** start of Given material **

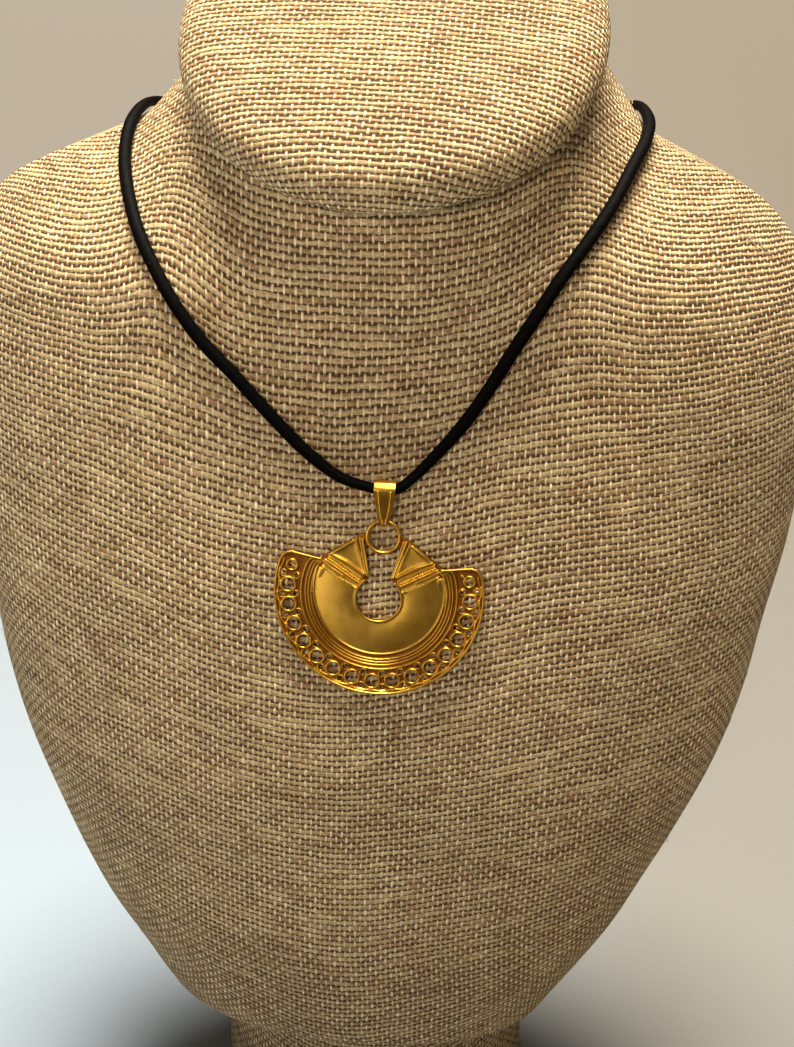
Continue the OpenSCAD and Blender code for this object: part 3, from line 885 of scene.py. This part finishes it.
# casting flaws beside the last open rings: x, y and size
FLAWS = ((18.9, 6.4, 0.8), (19.6, 5.9, 0.6), (22.7, 3.0, 0.6), (19.3, 2.9, 0.5), (-19.2, 2.9, 0.5))


def polar(r, degrees, y=0.0):
    a = radians(degrees)
    return (r * cos(a), y + r * sin(a))


def arc(r, start, end, count, y=0.0):
    return [polar(r, start + (end - start) * i / (count - 1), y) for i in range(count)]


def circle(r, at, count):
    return [(at[0] + r * cos(a), at[1] + r * sin(a)) for a in np.arange(count) * 2 * pi / count]


def mirrored(points, side=-1):
    """The points on the other side of the middle, or as they are for side 1."""
    return [(side * p[0],) + tuple(p[1:]) for p in points]


def as_mesh(name, shape):
    piece = bpy.data.objects.new(name, shape)
    scene.collection.objects.link(piece)
    only(piece)
    bpy.ops.object.convert(target="MESH")
    return made(name)


def wire(points, thick, z):
    """A soldered wire through the points, its thickness one number or one at each point."""
    shape = bpy.data.curves.new("wire", "CURVE")
    shape.dimensions = "3D"
    shape.bevel_depth = 1.0
    shape.bevel_resolution = 3
    shape.use_fill_caps = True
    line = shape.splines.new("POLY")
    line.points.add(len(points) - 1)
    for i, point in enumerate(points):
        line.points[i].co = (point[0], point[1], z, 1)
        line.points[i].radius = (thick[i] if isinstance(thick, list) else thick) / 2
    return as_mesh("wire", shape)


def ring_wire(r, thick, at, z, sides):
    bpy.ops.mesh.primitive_torus_add(major_radius=r, minor_radius=thick / 2, major_segments=sides,
                                     minor_segments=12, location=(at[0], at[1], z))
    return settle(made("ring_wire"))


def bead(at, z, size, stretch=(1, 1, 1), turn_by=0.0):
    bpy.ops.mesh.primitive_uv_sphere_add(segments=10, ring_count=6, radius=size / 2, scale=stretch,
                                         location=(at[0], at[1], z), rotation=(0, 0, turn_by))
    return settle(made("bead"))


def filled(outline, holes, low, high):
    """A flat sheet with this outline and these holes, between two heights."""
    shape = bpy.data.curves.new("sheet", "CURVE")
    shape.dimensions = "2D"
    shape.fill_mode = "BOTH"
    shape.extrude = (high - low) / 2
    for loop in [outline] + holes:
        line = shape.splines.new("POLY")
        line.points.add(len(loop) - 1)
        for i, p in enumerate(loop):
            line.points[i].co = (p[0], p[1], 0, 1)
        line.use_cyclic_u = True
    piece = as_mesh("sheet", shape)
    piece.location.z = (low + high) / 2
    return outward(settle(piece))


def relief(name, grid):
    """A closed block under a grid of points, down to the raised plates' underside."""
    rows, cols = grid.shape[:2]
    top = grid.reshape(-1, 3)
    low = top.copy()
    low[:, 2] = RAISED_FROM
    n = len(top)
    faces = []
    for i in range(rows - 1):
        for j in range(cols - 1):
            a, b, c, d = i * cols + j, i * cols + j + 1, (i + 1) * cols + j + 1, (i + 1) * cols + j
            faces.append((a, b, c, d))
            faces.append((d + n, c + n, b + n, a + n))
    edge = (list(range(cols)) + [i * cols + cols - 1 for i in range(1, rows)]
            + [(rows - 1) * cols + i for i in range(cols - 2, -1, -1)]
            + [i * cols for i in range(rows - 2, 0, -1)])
    for a, b in zip(edge, edge[1:] + edge[:1]):
        faces.append((b, a, a + n, b + n))
    return outward(skin(name, np.concatenate([top, low]), faces))


def block(name, side, corners, heights):
    """A four cornered piece of plate; the heights are at its corners and in its middle."""
    a, b, c, d = (np.array(p) for p in corners)
    grid = []
    for p in np.linspace(0, 1, GRID):
        line = []
        for q in np.linspace(0, 1, GRID):
            point = (a * (1 - q) + b * q) * (1 - p) + (d * (1 - q) + c * q) * p
            edge = ((heights[0] * (1 - q) + heights[1] * q) * (1 - p)
                    + (heights[3] * (1 - q) + heights[2] * q) * p)
            dish = 16 * p * (1 - p) * q * (1 - q)
            line.append((side * point[0], point[1], edge + (heights[4] - sum(heights[:4]) / 4) * dish))
        grid.append(line)
    return relief(name, np.array(grid))


def solder(name, pieces, grain, most):
    """Joins the pieces into one closed solid with soft solder fillets, of at most so many triangles."""
    piece = join(name, pieces)
    finish_with(piece, "REMESH", mode="VOXEL", voxel_size=grain, use_smooth_shade=True)
    finish_with(piece, "SMOOTH", factor=0.5, iterations=1)
    piece.data.calc_loop_triangles()
    count = len(piece.data.loop_triangles)
    if count > most:
        finish_with(piece, "DECIMATE", ratio=most / count)
    return smooth_all(piece)


def ring_at(i):
    """The direction of an open ring in degrees."""
    return -90 + (i - (RING_COUNT - 1) / 2) * RING_STEP


def hole_of(i):
    return END_HOLE if i in (0, RING_COUNT - 1) else RING_HOLE


def openwork():
    """The plate with its slot, eye and open rings, and the wires round the rings."""
    outer = arc(PLATE_R, -90, 15.7, 70) + SHOULDER_LINE + arc(EYE_R, 59, -90, 40, EYE_Y)[1:]
    outline = outer[:-1] + mirrored(reversed(outer[1:]))
    holes = [circle(hole_of(i) / 2, polar(RING_CIRCLE, ring_at(i)), 32) for i in range(RING_COUNT)]
    pieces = []
    for i in range(RING_COUNT - 1):
        for r in DOT_CIRCLES:
            middle = polar(r, ring_at(i) + RING_STEP / 2)
            holes.append(circle(DOT_HOLE / 2, middle, 16))
            pieces.append(ring_wire(DOT_HOLE / 2 + DOT_WIRE / 2, DOT_WIRE, middle, LOW_Z + 0.03, 20))
    pieces.append(filled(outline, holes, BACK_Z, LOW_Z))
    for i in range(RING_COUNT):
        pieces.append(ring_wire(hole_of(i) / 2 + RING_WIRE / 2, RING_WIRE, polar(RING_CIRCLE, ring_at(i)),
                                -0.52, 36))
    return pieces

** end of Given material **

§ **Problem statement**: Exactly reproduce every line of the data above.

§ **Response to this exercise**:
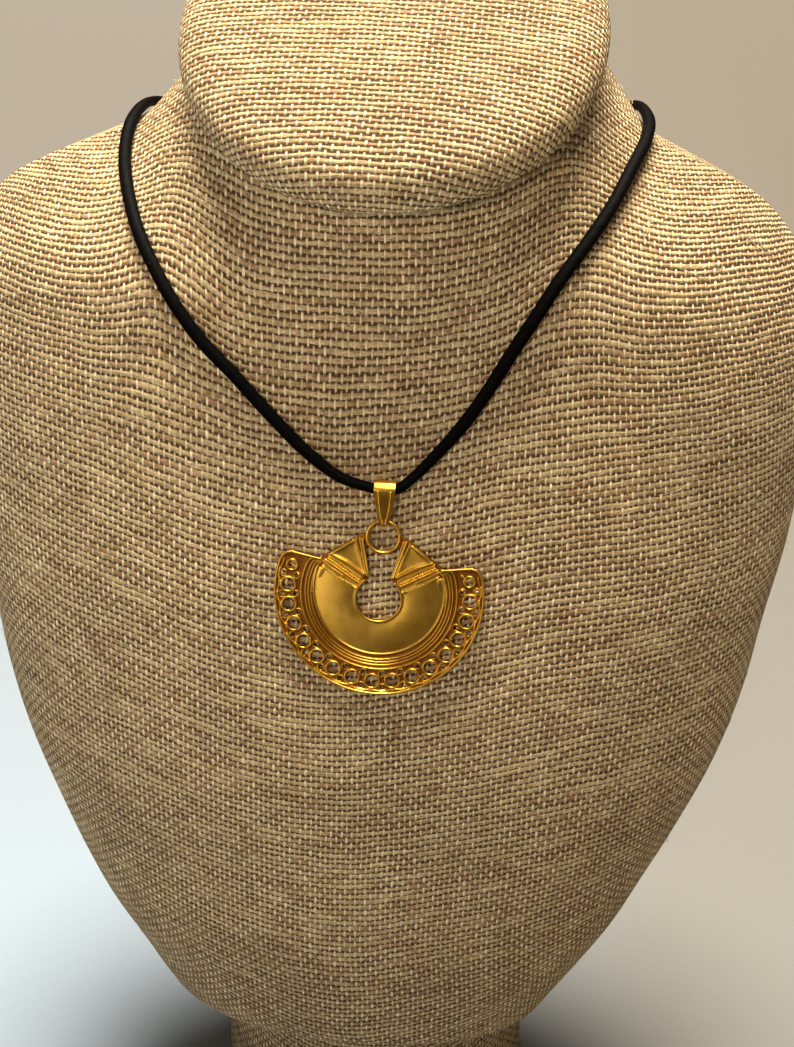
Continue the OpenSCAD and Blender code for this object: part 3, from line 885 of scene.py. This part finishes it.
# casting flaws beside the last open rings: x, y and size
FLAWS = ((18.9, 6.4, 0.8), (19.6, 5.9, 0.6), (22.7, 3.0, 0.6), (19.3, 2.9, 0.5), (-19.2, 2.9, 0.5))


def polar(r, degrees, y=0.0):
    a = radians(degrees)
    return (r * cos(a), y + r * sin(a))


def arc(r, start, end, count, y=0.0):
    return [polar(r, start + (end - start) * i / (count - 1), y) for i in range(count)]


def circle(r, at, count):
    return [(at[0] + r * cos(a), at[1] + r * sin(a)) for a in np.arange(count) * 2 * pi / count]


def mirrored(points, side=-1):
    """The points on the other side of the middle, or as they are for side 1."""
    return [(side * p[0],) + tuple(p[1:]) for p in points]


def as_mesh(name, shape):
    piece = bpy.data.objects.new(name, shape)
    scene.collection.objects.link(piece)
    only(piece)
    bpy.ops.object.convert(target="MESH")
    return made(name)


def wire(points, thick, z):
    """A soldered wire through the points, its thickness one number or one at each point."""
    shape = bpy.data.curves.new("wire", "CURVE")
    shape.dimensions = "3D"
    shape.bevel_depth = 1.0
    shape.bevel_resolution = 3
    shape.use_fill_caps = True
    line = shape.splines.new("POLY")
    line.points.add(len(points) - 1)
    for i, point in enumerate(points):
        line.points[i].co = (point[0], point[1], z, 1)
        line.points[i].radius = (thick[i] if isinstance(thick, list) else thick) / 2
    return as_mesh("wire", shape)


def ring_wire(r, thick, at, z, sides):
    bpy.ops.mesh.primitive_torus_add(major_radius=r, minor_radius=thick / 2, major_segments=sides,
                                     minor_segments=12, location=(at[0], at[1], z))
    return settle(made("ring_wire"))


def bead(at, z, size, stretch=(1, 1, 1), turn_by=0.0):
    bpy.ops.mesh.primitive_uv_sphere_add(segments=10, ring_count=6, radius=size / 2, scale=stretch,
                                         location=(at[0], at[1], z), rotation=(0, 0, turn_by))
    return settle(made("bead"))


def filled(outline, holes, low, high):
    """A flat sheet with this outline and these holes, between two heights."""
    shape = bpy.data.curves.new("sheet", "CURVE")
    shape.dimensions = "2D"
    shape.fill_mode = "BOTH"
    shape.extrude = (high - low) / 2
    for loop in [outline] + holes:
        line = shape.splines.new("POLY")
        line.points.add(len(loop) - 1)
        for i, p in enumerate(loop):
            line.points[i].co = (p[0], p[1], 0, 1)
        line.use_cyclic_u = True
    piece = as_mesh("sheet", shape)
    piece.location.z = (low + high) / 2
    return outward(settle(piece))


def relief(name, grid):
    """A closed block under a grid of points, down to the raised plates' underside."""
    rows, cols = grid.shape[:2]
    top = grid.reshape(-1, 3)
    low = top.copy()
    low[:, 2] = RAISED_FROM
    n = len(top)
    faces = []
    for i in range(rows - 1):
        for j in range(cols - 1):
            a, b, c, d = i * cols + j, i * cols + j + 1, (i + 1) * cols + j + 1, (i + 1) * cols + j
            faces.append((a, b, c, d))
            faces.append((d + n, c + n, b + n, a + n))
    edge = (list(range(cols)) + [i * cols + cols - 1 for i in range(1, rows)]
            + [(rows - 1) * cols + i for i in range(cols - 2, -1, -1)]
            + [i * cols for i in range(rows - 2, 0, -1)])
    for a, b in zip(edge, edge[1:] + edge[:1]):
        faces.append((b, a, a + n, b + n))
    return outward(skin(name, np.concatenate([top, low]), faces))


def block(name, side, corners, heights):
    """A four cornered piece of plate; the heights are at its corners and in its middle."""
    a, b, c, d = (np.array(p) for p in corners)
    grid = []
    for p in np.linspace(0, 1, GRID):
        line = []
        for q in np.linspace(0, 1, GRID):
            point = (a * (1 - q) + b * q) * (1 - p) + (d * (1 - q) + c * q) * p
            edge = ((heights[0] * (1 - q) + heights[1] * q) * (1 - p)
                    + (heights[3] * (1 - q) + heights[2] * q) * p)
            dish = 16 * p * (1 - p) * q * (1 - q)
            line.append((side * point[0], point[1], edge + (heights[4] - sum(heights[:4]) / 4) * dish))
        grid.append(line)
    return relief(name, np.array(grid))


def solder(name, pieces, grain, most):
    """Joins the pieces into one closed solid with soft solder fillets, of at most so many triangles."""
    piece = join(name, pieces)
    finish_with(piece, "REMESH", mode="VOXEL", voxel_size=grain, use_smooth_shade=True)
    finish_with(piece, "SMOOTH", factor=0.5, iterations=1)
    piece.data.calc_loop_triangles()
    count = len(piece.data.loop_triangles)
    if count > most:
        finish_with(piece, "DECIMATE", ratio=most / count)
    return smooth_all(piece)


def ring_at(i):
    """The direction of an open ring in degrees."""
    return -90 + (i - (RING_COUNT - 1) / 2) * RING_STEP


def hole_of(i):
    return END_HOLE if i in (0, RING_COUNT - 1) else RING_HOLE


def openwork():
    """The plate with its slot, eye and open rings, and the wires round the rings."""
    outer = arc(PLATE_R, -90, 15.7, 70) + SHOULDER_LINE + arc(EYE_R, 59, -90, 40, EYE_Y)[1:]
    outline = outer[:-1] + mirrored(reversed(outer[1:]))
    holes = [circle(hole_of(i) / 2, polar(RING_CIRCLE, ring_at(i)), 32) for i in range(RING_COUNT)]
    pieces = []
    for i in range(RING_COUNT - 1):
        for r in DOT_CIRCLES:
            middle = polar(r, ring_at(i) + RING_STEP / 2)
            holes.append(circle(DOT_HOLE / 2, middle, 16))
            pieces.append(ring_wire(DOT_HOLE / 2 + DOT_WIRE / 2, DOT_WIRE, middle, LOW_Z + 0.03, 20))
    pieces.append(filled(outline, holes, BACK_Z, LOW_Z))
    for i in range(RING_COUNT):
        pieces.append(ring_wire(hole_of(i) / 2 + RING_WIRE / 2, RING_WIRE, polar(RING_CIRCLE, ring_at(i)),
                                -0.52, 36))
    return pieces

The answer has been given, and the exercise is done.